What Is Laminectomy Surgery?
Laminectomy is a surgical procedure performed to remove a portion of the vertebral bone called the lamina. As medical science has advanced, laminectomy has evolved. With a traditional laminectomy, more than just the lamina is removed; in fact the entire posterior back bone is removed along with its overlying ligaments and muscles. With the advancements made in the field of minimally invasive surgery, microlaminectomy surgery can be performed microscopically or endoscopically. These new procedures require only small skin incisions and muscles and ligaments are left intact and only pushed aside. Recovery time for a traditional laminectomy generally requires months, whereas a microlaminectomy will usually take only a few days to possibly a few weeks.
Why Is a Laminectomy Performed?
One would tend to believe that a lamina would be removed because it has become either damaged or diseased in some way. This is not true, and the lamina is rarely, if ever removed for this reason. The main reason for removing the lamina with laminectomy surgery is to break the continuity of the rigid ring of the spinal canal to provide more free space for the soft tissues in the spinal canal; this is known as decompression. Laminectomy may also be performed to allow a surgeon to access the deeper tissues inside the spinal canal.
Traditional Laminectomy Surgery
As mentioned earlier a traditional open back laminectomy is performed through a large incision where the posterior spinal ligament is removed along with the facet joint and some, if not all, of the spinal process. The spinal process is a slender projection forming from the back of a vertebra to which muscles and ligaments are attached.

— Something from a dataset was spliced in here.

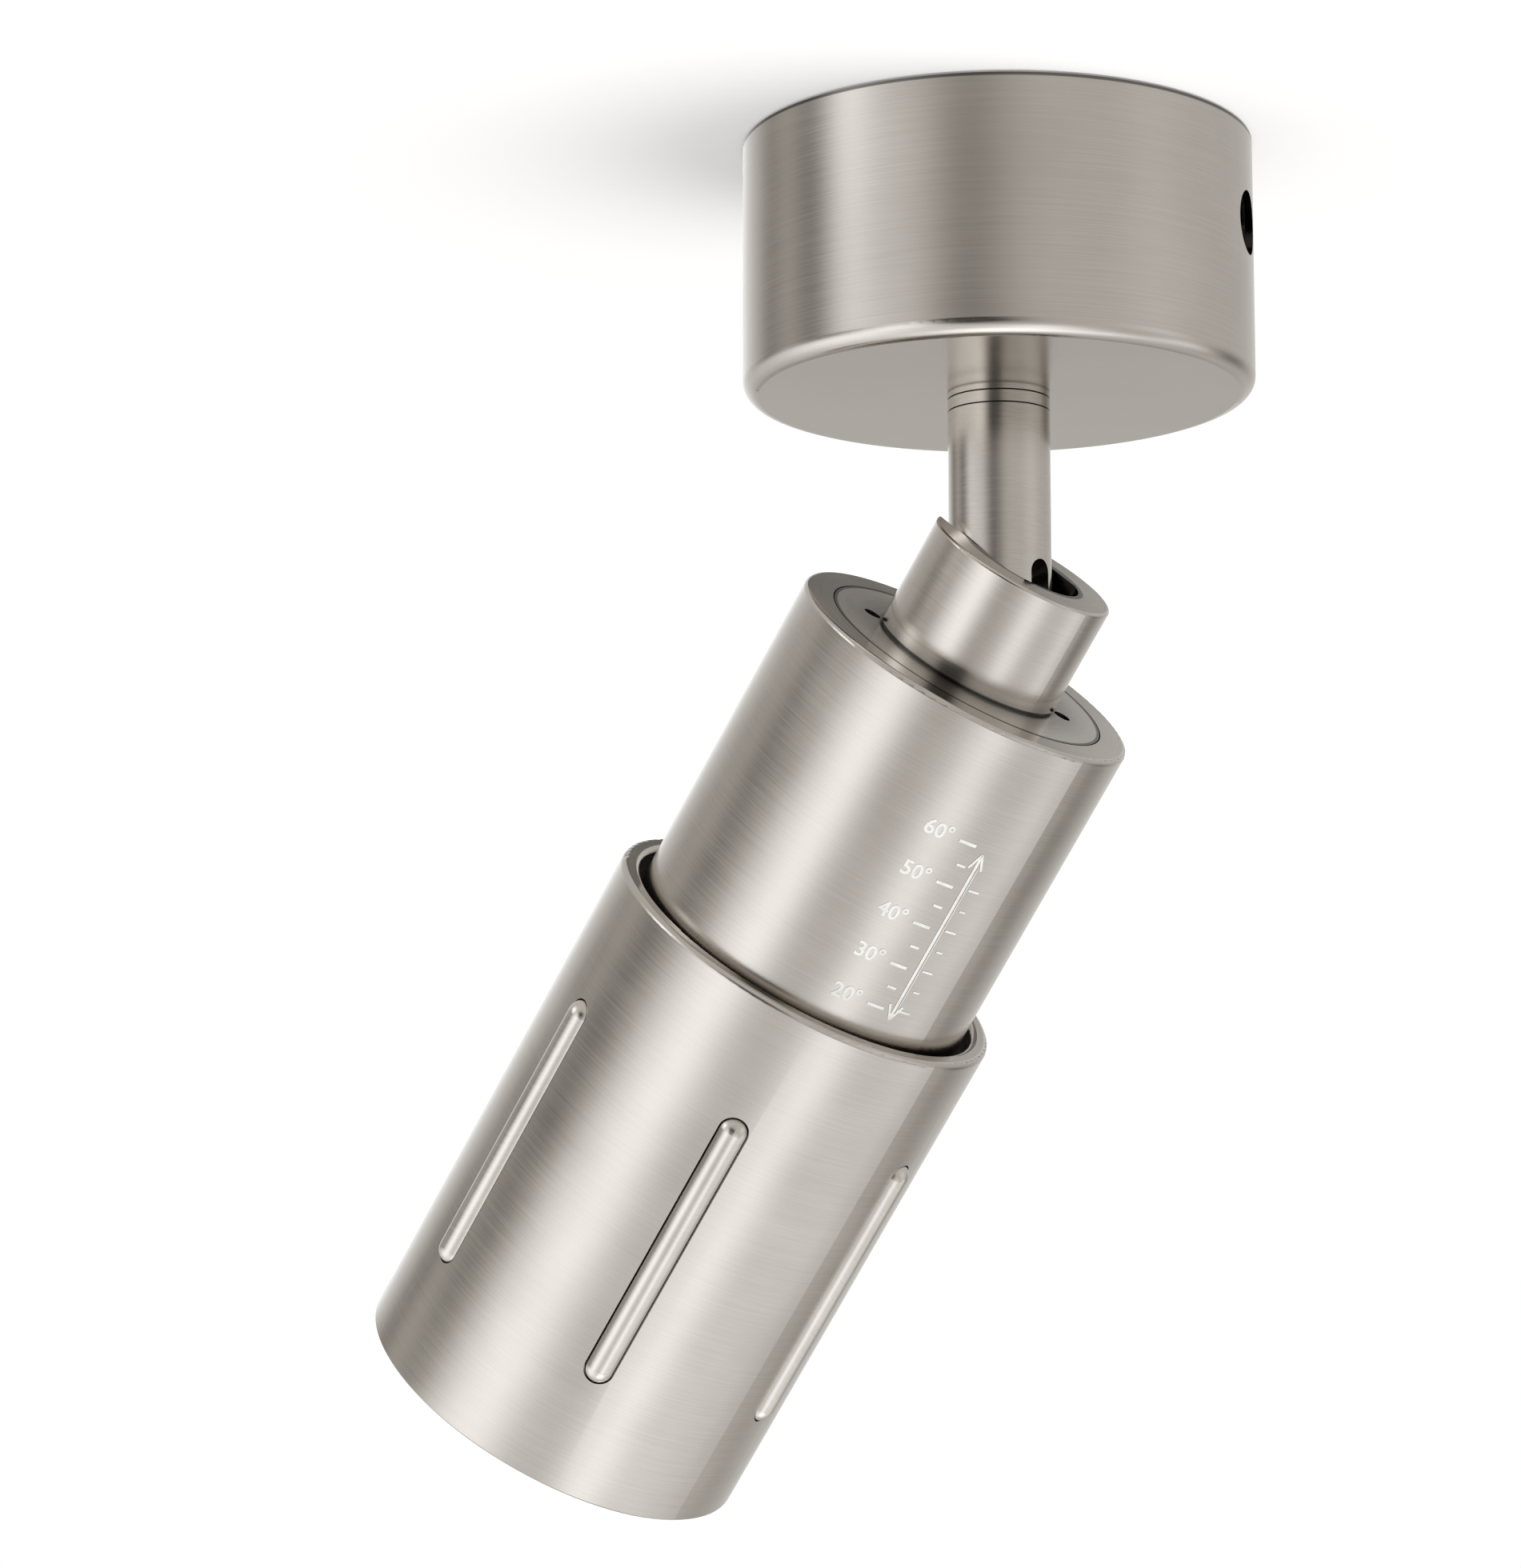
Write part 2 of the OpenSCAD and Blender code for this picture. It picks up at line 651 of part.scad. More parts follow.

Laminectomy surgery should be performed only after all conservative treatment methods for the patient’s condition have been exhausted. This is because conservative treatment methods will cause little or no additional damage to the patient, as long as they are suggested by a trained physician, or physical therapist. Seeking treatment through self help over the internet should be discouraged until an accurate diagnosis of the patient’s condition has been formed.
With all surgeries there are risks involved and there is a possibility that a condition worsens if the surgery fails. Often times a surgeon needs to perform a spinal fusion, along with traditional laminectomy, to stabilize the spine. The need to perform a spinal fusion will also increase the risks of complications.
Laminectomy for Spinal Stenosis
Considering the meaning of spinal stenosis (narrowing of the spinal canal) one can understand why a laminectomy would be an ideal procedure to treat the condition. By removing the lamina and some of the surrounding structures, extra room is created in the spinal canal and symptoms of the stenosis are therefore relieved. With pressure released, the patient’s pain caused by the stenosis will be alleviated. This is not to say that spinal instability would not create additional pain. This again is why a spinal fusion is performed to stabilize the spine after laminectomy surgery. Depending on the required extent of the fusion, back mobility, including bending and flexing, may also be compromised.
Lumbar laminectomy is a term used to describe laminectomy performed in the lumbar region of the back. A lumbar laminectomy is most often performed to treat spinal stenosis of the lower spinal canal.